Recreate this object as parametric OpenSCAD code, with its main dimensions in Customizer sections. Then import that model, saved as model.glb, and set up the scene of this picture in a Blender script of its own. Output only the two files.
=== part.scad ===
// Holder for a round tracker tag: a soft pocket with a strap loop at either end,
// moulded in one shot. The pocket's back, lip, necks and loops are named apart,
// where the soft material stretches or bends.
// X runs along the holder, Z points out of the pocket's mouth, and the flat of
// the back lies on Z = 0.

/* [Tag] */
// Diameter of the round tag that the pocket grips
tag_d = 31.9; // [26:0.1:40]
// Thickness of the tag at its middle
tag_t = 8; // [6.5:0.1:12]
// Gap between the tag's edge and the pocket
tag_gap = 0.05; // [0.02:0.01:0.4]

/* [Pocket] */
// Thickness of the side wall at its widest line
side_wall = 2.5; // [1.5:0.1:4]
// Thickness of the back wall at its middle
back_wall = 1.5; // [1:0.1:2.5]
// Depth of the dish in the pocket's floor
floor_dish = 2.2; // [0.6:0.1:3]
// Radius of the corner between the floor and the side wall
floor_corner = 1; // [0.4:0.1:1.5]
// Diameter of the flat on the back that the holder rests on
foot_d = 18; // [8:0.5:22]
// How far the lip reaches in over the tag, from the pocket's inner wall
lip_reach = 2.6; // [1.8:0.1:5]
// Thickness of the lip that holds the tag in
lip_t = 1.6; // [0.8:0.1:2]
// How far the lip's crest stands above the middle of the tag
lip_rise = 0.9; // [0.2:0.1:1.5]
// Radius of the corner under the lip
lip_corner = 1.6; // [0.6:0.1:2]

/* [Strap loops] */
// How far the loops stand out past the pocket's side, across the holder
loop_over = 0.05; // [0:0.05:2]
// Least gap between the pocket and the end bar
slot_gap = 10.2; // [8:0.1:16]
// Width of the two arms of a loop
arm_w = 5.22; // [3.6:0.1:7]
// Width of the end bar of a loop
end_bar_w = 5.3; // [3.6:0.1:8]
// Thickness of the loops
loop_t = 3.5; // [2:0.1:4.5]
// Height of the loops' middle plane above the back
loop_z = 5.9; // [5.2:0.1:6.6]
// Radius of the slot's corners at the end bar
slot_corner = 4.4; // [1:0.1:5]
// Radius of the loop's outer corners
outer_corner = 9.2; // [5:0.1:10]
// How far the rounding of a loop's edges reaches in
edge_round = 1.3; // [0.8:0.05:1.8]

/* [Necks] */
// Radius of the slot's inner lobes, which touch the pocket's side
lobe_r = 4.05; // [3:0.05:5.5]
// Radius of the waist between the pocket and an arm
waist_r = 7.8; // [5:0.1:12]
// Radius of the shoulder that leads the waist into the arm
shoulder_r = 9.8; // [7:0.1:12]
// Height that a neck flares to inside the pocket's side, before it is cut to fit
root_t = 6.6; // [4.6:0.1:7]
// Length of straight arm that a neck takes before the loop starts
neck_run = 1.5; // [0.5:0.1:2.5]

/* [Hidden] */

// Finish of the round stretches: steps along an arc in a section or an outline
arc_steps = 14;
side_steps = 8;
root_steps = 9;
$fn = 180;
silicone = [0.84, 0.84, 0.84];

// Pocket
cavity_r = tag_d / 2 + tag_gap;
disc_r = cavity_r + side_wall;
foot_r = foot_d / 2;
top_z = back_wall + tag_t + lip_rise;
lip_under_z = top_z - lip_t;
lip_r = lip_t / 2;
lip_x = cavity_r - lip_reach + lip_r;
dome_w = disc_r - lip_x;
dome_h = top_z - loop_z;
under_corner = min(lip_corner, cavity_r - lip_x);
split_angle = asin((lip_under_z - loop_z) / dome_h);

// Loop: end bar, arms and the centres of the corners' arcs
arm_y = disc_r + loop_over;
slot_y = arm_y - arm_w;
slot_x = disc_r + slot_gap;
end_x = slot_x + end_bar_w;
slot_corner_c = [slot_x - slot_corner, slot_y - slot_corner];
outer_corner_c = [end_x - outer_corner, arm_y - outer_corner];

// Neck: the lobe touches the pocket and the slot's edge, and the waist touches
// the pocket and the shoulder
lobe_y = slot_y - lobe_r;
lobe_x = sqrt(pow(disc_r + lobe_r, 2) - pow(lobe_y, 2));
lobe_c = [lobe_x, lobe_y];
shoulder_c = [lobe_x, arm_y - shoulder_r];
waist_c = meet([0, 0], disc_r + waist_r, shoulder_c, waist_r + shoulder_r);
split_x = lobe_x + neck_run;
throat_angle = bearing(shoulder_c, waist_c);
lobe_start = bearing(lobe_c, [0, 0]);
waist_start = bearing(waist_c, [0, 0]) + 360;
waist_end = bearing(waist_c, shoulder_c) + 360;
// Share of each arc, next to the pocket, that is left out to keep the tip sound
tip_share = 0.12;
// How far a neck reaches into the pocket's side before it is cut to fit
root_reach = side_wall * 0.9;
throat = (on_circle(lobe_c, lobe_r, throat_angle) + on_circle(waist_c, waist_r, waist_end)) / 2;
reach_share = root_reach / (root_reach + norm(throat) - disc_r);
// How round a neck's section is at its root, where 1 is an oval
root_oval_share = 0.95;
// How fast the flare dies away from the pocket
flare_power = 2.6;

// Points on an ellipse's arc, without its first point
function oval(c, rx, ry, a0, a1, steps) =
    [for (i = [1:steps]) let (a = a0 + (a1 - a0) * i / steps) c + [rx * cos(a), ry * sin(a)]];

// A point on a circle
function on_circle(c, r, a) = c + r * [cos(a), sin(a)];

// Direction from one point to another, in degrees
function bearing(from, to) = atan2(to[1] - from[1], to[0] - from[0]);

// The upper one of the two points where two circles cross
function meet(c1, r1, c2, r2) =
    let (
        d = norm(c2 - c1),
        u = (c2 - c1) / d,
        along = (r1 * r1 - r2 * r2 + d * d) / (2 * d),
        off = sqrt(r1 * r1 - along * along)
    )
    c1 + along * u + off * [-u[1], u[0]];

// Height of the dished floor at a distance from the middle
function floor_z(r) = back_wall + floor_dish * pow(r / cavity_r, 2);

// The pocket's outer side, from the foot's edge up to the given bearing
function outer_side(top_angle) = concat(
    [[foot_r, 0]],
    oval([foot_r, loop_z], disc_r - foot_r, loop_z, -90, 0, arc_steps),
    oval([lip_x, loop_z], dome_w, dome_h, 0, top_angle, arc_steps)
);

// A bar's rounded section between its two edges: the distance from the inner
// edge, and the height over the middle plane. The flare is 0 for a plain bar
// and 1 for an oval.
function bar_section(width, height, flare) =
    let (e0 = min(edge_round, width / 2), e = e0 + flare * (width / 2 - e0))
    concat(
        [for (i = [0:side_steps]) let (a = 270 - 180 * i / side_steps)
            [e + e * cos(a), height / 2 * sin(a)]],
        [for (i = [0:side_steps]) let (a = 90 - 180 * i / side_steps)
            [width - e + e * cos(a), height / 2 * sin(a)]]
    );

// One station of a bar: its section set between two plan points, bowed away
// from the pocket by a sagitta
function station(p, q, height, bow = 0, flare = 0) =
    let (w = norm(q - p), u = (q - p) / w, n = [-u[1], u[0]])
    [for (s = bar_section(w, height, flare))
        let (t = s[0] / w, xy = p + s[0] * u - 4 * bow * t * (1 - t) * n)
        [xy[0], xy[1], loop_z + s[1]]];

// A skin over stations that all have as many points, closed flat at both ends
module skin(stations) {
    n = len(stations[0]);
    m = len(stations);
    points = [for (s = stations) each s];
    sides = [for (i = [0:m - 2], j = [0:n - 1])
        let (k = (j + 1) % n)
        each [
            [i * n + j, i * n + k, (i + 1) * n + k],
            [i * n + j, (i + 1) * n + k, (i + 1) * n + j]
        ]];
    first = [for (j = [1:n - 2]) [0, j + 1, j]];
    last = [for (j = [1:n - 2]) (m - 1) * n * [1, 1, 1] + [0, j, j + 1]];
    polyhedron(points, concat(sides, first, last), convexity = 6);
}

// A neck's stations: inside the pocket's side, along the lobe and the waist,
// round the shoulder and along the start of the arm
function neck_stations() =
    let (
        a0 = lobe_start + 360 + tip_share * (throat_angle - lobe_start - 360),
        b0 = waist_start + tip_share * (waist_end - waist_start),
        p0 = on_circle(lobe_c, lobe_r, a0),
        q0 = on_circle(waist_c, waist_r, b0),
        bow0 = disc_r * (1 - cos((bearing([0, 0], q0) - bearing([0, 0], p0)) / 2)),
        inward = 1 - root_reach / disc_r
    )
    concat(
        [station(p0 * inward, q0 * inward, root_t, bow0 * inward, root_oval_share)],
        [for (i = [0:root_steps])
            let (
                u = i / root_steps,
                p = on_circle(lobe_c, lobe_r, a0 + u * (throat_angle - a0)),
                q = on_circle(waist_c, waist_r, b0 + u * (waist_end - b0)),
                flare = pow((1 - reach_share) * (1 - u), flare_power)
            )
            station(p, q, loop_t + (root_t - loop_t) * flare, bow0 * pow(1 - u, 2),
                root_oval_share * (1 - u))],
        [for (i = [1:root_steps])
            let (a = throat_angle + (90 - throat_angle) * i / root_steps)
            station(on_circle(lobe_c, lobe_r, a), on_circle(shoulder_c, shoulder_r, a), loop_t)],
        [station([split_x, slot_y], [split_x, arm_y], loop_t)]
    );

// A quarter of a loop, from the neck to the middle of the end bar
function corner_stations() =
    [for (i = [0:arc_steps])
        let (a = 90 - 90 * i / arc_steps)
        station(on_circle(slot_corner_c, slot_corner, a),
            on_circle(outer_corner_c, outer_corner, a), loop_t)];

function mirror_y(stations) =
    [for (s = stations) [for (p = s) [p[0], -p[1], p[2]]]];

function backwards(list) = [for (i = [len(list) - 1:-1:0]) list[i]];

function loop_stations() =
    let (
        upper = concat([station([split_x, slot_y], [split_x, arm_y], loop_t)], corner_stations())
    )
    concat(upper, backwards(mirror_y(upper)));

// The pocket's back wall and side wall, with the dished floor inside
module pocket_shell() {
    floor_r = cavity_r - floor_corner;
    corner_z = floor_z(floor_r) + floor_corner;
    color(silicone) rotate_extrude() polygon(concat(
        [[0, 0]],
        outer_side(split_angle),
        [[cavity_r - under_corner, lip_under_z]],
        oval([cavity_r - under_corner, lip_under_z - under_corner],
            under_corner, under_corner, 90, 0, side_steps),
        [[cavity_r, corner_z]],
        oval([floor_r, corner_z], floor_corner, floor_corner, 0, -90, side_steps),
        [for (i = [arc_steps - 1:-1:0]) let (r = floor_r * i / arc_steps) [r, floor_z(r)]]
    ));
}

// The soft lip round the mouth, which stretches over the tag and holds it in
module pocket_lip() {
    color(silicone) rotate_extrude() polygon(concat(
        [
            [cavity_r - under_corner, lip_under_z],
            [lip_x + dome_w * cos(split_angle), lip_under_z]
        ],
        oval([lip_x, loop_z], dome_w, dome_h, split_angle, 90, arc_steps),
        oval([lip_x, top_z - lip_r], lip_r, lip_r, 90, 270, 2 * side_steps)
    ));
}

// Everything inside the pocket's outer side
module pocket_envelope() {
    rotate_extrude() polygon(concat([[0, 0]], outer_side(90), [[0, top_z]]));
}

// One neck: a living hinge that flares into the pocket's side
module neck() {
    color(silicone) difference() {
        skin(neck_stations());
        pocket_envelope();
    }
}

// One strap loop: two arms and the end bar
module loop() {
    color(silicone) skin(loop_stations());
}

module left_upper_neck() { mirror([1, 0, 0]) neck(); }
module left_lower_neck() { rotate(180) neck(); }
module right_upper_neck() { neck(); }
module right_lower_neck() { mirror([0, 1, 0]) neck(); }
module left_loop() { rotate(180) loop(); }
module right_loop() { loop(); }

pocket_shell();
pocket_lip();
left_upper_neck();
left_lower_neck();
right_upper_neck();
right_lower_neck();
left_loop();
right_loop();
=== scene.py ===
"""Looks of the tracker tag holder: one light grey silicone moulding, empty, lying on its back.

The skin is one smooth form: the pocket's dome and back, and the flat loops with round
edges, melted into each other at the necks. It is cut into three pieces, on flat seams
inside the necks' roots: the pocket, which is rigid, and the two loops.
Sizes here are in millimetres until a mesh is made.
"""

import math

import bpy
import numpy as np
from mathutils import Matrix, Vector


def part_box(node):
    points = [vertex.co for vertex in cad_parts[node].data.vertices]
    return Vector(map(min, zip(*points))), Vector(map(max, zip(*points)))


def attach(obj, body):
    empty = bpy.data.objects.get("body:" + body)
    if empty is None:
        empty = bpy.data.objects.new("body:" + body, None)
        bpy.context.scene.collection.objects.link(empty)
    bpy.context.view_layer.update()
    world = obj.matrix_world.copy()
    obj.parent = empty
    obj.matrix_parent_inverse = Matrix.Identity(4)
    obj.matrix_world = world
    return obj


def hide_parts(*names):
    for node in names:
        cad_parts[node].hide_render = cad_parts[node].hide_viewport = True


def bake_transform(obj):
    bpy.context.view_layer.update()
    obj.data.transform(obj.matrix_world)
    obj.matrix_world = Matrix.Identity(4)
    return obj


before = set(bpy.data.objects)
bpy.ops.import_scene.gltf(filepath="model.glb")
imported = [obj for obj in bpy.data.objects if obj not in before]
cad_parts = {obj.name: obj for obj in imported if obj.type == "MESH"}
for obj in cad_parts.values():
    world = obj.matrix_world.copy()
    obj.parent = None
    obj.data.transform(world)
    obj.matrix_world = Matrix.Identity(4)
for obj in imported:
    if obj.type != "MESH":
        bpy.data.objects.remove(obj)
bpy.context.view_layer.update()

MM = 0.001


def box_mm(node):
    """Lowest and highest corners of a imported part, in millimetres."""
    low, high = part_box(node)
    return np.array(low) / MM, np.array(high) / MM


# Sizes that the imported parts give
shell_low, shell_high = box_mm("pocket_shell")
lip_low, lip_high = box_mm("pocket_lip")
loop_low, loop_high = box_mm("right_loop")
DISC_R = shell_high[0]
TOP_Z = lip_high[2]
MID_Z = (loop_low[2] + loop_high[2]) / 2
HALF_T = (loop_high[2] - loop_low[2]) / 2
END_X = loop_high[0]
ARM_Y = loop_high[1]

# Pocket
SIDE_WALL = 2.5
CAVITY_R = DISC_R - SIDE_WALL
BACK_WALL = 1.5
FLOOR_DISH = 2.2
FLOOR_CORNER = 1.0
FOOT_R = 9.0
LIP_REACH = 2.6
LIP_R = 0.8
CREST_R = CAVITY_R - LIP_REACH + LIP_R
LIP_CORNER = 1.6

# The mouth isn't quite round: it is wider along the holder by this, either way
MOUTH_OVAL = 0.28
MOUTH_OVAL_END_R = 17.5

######

• To be done: Above are lines of data; state how many of them contain the word "type", with no other output.

• Result of the task: 2